According to Lee, the only thing he could do at the time was put his head down, keep his mouth shut, and play hard — exactly the reason fans still remember his presence on the team fondly despite all the losses and chicanery that floated around him.

The same goes for Robinson, who recited the “Once a Knick, Always a Knick” mantra that has remained meaningful through the years despite the on-court product. “[David and me] just brought the toughness that the fans see in the players they’ve labeled as Gods – Larry Johnson, Latrell Sprewell, Allan Houston, Patrick Ewing, John Starks…the greats that came before us.”

The fact that players like Robinson and Lee still get a hero’s welcome of their own any time they return to the Garden is telling. These are two men who never appeared in a playoff game for the Knicks, whose highest highs arguably came during that All-Star weekend in 2010. Yet the love they’re shown to this day is a testament to how deeply the city yearns for a winner.

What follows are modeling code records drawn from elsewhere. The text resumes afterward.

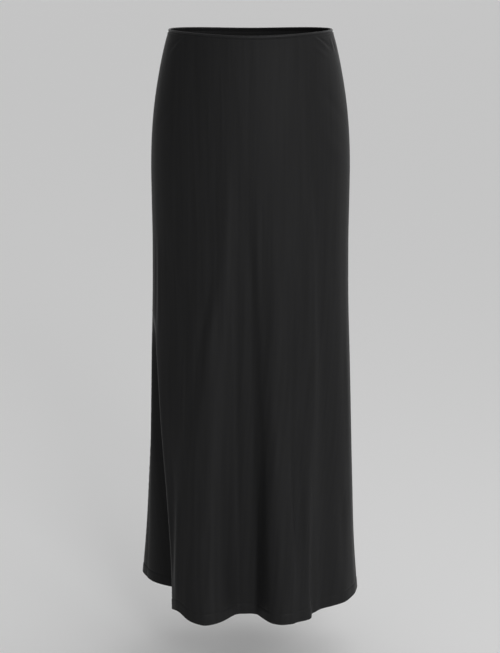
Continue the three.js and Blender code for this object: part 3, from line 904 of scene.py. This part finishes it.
@dataclass
class Zip:
    """The concealed side zip: two tapes with their coil inside the seam, the slider and its pull."""

    top: float = 5.2  # depths at which the tapes start and end
    length: float = 178.0
    tape_grid: tuple[int, int] = (120, 13)
    tape_width: float = 12.0
    tape_inset: float = 0.5
    tape_offset: float = 2.35
    tape_thickness: float = 0.5
    ripple: tuple[float, float, float] = (0.06, 0.9, 0.5)  # height, and radians for each mm down and across
    coil_top: float = 24.0
    coil_short: float = 3.0  # the coil ends this far above the tapes' ends
    tooth_pitch: float = 1.45
    tooth: tuple[float, float] = (2.3, 0.75)  # length and thickness
    tooth_set: float = 0.75  # from the seam, and behind the tape
    slider_depth: float = 11.5
    behind: float = 3.45
    body: tuple[float, float, float] = (6.4, 10.0, 1.6)  # width, length and thickness
    body_taper: float = 0.62  # low width to high width
    body_bevel: float = 0.4
    arch: tuple[float, float] = (7.6, 1.4)  # length and thickness
    arch_top: float = 3.6
    arch_corner: float = 0.42  # corners: 1 for an ellipse, less for squarer
    arch_bevel: float = 0.25
    eye: tuple[float, float, float] = (5.4, 0.8, 2.8)  # length, low and high side
    eye_corner: float = 0.5
    pull: tuple[float, float, float] = (4.8, 20.0, 1.0)  # width, length and thickness
    pull_corner: float = 0.55
    pull_end: float = 0.5  # how much shorter its rounded end makes it
    pull_bevel: float = 0.22
    pull_widths: tuple[float, float, float] = (0.8, 0.9, 0.1)  # least, mean and change, as shares
    pull_eye: tuple[float, float] = (2.6, 5.1)  # width and length
    bar: float = 1.0

    OUTLINE = 40  # points of an outline
    SHARP = 1.2  # edges that turn by more radians are bevelled

    def frame(self, form: SkirtForm) -> Matrix:
        """The slider's own axes: x along the waist, y up the seam, z out of the cloth.

        Args:
            form: the smooth form.

        Returns:
            Their matrix, in metres.
        """
        angle, down = np.array([Side.RIGHT.value]), np.array([self.slider_depth])
        out = Vector(form.outward(angle, down)[0])
        up = (Vector((0, 0, 1)) - out * out.z).normalized()
        along = up.cross(out)
        place = Matrix((along, up, out)).transposed().to_4x4()
        place.translation = Vector(form.surface(angle, down)[0]) * MM
        return place

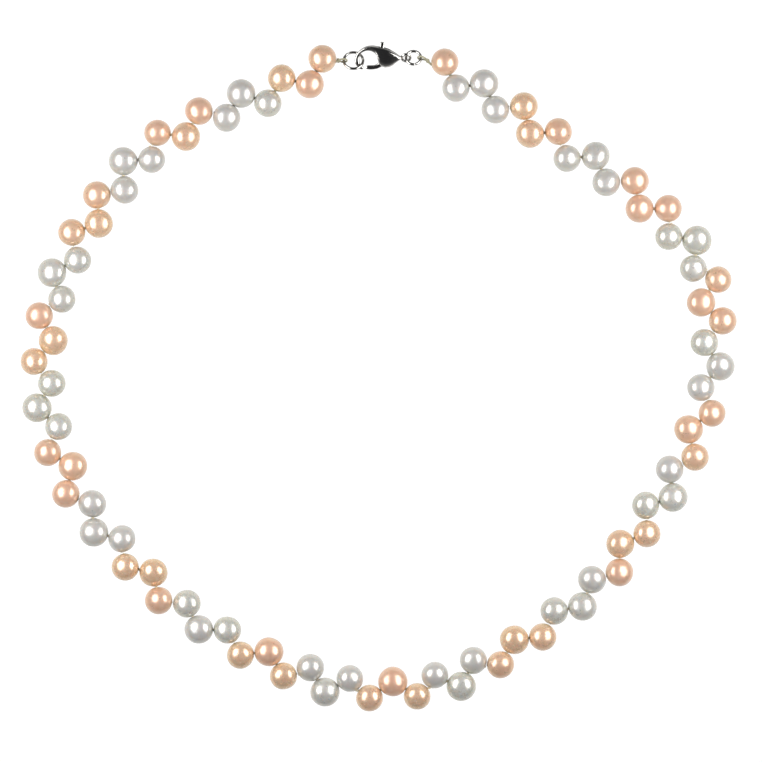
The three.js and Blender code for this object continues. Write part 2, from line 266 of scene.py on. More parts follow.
def pearl_points(centre, along, outside, offset, radius, dice):
    """A drilled pearl as a ring of rows. A ray leaves the drill's middle at an angle to the drill
    and at a turn about it, and meets an ellipsoid where the root of a quadratic says. The shoulders
    are then filled out, low waves, dimples and hollows are pressed in, and the rows return
    through the drilled hole. Also gives each point's direction from the pearl's middle, turned
    at random so that no two pearls show the same grain."""
    turn = np.linspace(0, 2 * math.pi, AROUND_DRILL, endpoint=False)[None, :]
    entry = math.asin((DRILL_RADIUS + DRILL_MOUTH) / radius)
    lean = np.linspace(entry, math.pi - entry, ALONG_SKIN)[:, None]
    ray = np.stack(np.broadcast_arrays(
        np.cos(lean), np.sin(lean) * np.cos(turn), np.sin(lean) * np.sin(turn)), axis=-1)
    axes = np.array([radius, radius, THREAD_HEIGHT])
    start = np.array([0.0, -offset, 0.0])
    # A button seldom sits level: its short axis leans by a few degrees, whichever way it grew.
    nod, roll = dice.normal(0, math.radians(BUTTON_LEAN), 2)
    lean_x = np.array([[1, 0, 0], [0, math.cos(nod), math.sin(nod)],
                       [0, -math.sin(nod), math.cos(nod)]])
    lean_y = np.array([[math.cos(roll), 0, math.sin(roll)], [0, 1, 0],
                       [-math.sin(roll), 0, math.cos(roll)]])
    level = (lean_x @ lean_y).T
    ray_in, start_in = ray @ level, start @ level
    a = ((ray_in / axes) ** 2).sum(-1)
    b = (ray_in * start_in / axes ** 2).sum(-1)
    c = ((start_in / axes) ** 2).sum() - 1
    reach = (-b + np.sqrt(b * b - a * c)) / a
    q = unit((start_in + ray_in * reach[..., None]) / axes)
    # The shell's low waves, then its dimples.
    waves = dice.normal(0, 1, 6)
    swell = (waves[0] * q[..., 0] * q[..., 1] + waves[1] * q[..., 0] * q[..., 2]
             + waves[2] * q[..., 1] * q[..., 2] + waves[3] * (q[..., 0] ** 2 - q[..., 1] ** 2)
             + waves[4] * q[..., 0] ** 3 + waves[5] * q[..., 1] ** 3)
    swell = swell + 1.1 * np.sin(
        q @ dice.normal(0, 2.4, (3, 4)) + dice.uniform(0, 6, 4)).sum(-1) / 2
    spots = unit(dice.normal(0, 1, (DIMPLES, 3)))
    depth = dice.uniform(0.0, DIMPLE_DEPTH, DIMPLES)
    width = dice.uniform(*DIMPLE_WIDTH, DIMPLES)
    dents = (depth * np.exp((q @ spots.T - 1) / width ** 2)).sum(-1)
    # Up to two shallow rings where the pearl's growth paused; a depth below nothing leaves none.
    pause = q @ unit(dice.normal(0, 1, 3) * (0.5, 0.5, 1.4))
    for where, deep in zip(dice.uniform(0.45, 0.85, PAUSES), dice.uniform(*PAUSE_DEPTH, PAUSES)):
        dents = dents + max(deep, 0) * np.exp(-((pause - where) / PAUSE_WIDTH) ** 2)
    # Broad shallow hollows: the faces where a button pearl lay against the shell.
    hollows = unit(dice.normal(0, 1, (HOLLOWS, 3)) * (0.8, 0.8, 1.0))
    dents = dents + (dice.uniform(0.0, HOLLOW_DEPTH, HOLLOWS) * np.exp(
        (q @ hollows.T - 1) / dice.uniform(*HOLLOW_WIDTH, HOLLOWS) ** 2)).sum(-1)
    shell = axes * (1 + SWELL * (np.tanh(swell) - SWELL_INWARD) - dents / radius)[..., None]
    # The button's full shoulders: some pearls are nearly round on top, others flat.
    fill = np.where(q[..., 2] > 0, BUTTON_TOP * dice.uniform(*TOP_SPREAD), BUTTON_BOTTOM)
    fill = fill * (1 - q[..., 2] ** 2)
    out = q * shell
    out[..., 2] *= 1 + fill * np.abs(q[..., 2])
    out = out @ level.T
    # The hole: a chamfered mouth, then its wall to the middle and on to the other mouth.
    circle = np.stack([np.cos(turn[0]), np.sin(turn[0])], -1)
    wall = []
    for mouth, inward, wide in ((out[-1], 0.10, MOUTH_FLARE), (out[-1], 0.45, 1.0),
                                (out[0], 0.45, 1.0), (out[0], 0.10, MOUTH_FLARE)):
        ring = np.empty_like(mouth)
        ring[:, 0] = mouth[:, 0] - np.sign(mouth[:, 0]) * inward
        ring[:, 1:] = DRILL_RADIUS * wide * circle + start[1:]
        wall.append(ring)
    out = np.concatenate([out, wall])
    q = unit(out / axes)
    sideways = np.array([along[1], -along[0], 0.0]) * outside
    basis = np.stack([along, sideways, [0, 0, 1]])
    if outside < 0:  # keep the faces outwards where the pearl's frame is left-handed
        out, q = out[:, ::-1], q[:, ::-1]
    return centre + out @ basis, q @ np.linalg.qr(dice.normal(0, 1, (3, 3)))[0]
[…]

Lee, despite everything that went on around him during his time here, maintains that there’s nowhere else he’d rather have started his career. Listening to him, it’s easy to see why Mills and Perry think that if they simply continue to make sound, competent decisions, people around the league — including a certain former MVP playing for the team Lee won a championship with — will take notice.

Says Lee, “eventually the Knicks are going to get this thing really cooking, and we’re going to say, ‘what a road it was to lead up to this.”

Next: Jeremy Lin has lived a basketball lifetime

Few have traveled that road and been welcomed back with open arms. David Lee and Nate Robinson can say they have. They know how bad things got at their worst. Now they’re hoping to be around to see the Garden at its best…rocking in April, May, and maybe one day, even June.

The house is finally in order. For a franchise that hasn’t always had many steps in the right direction, that alone counts as significant progress.

If Scott Perry and Steve Mills have their way, it will just be the beginning.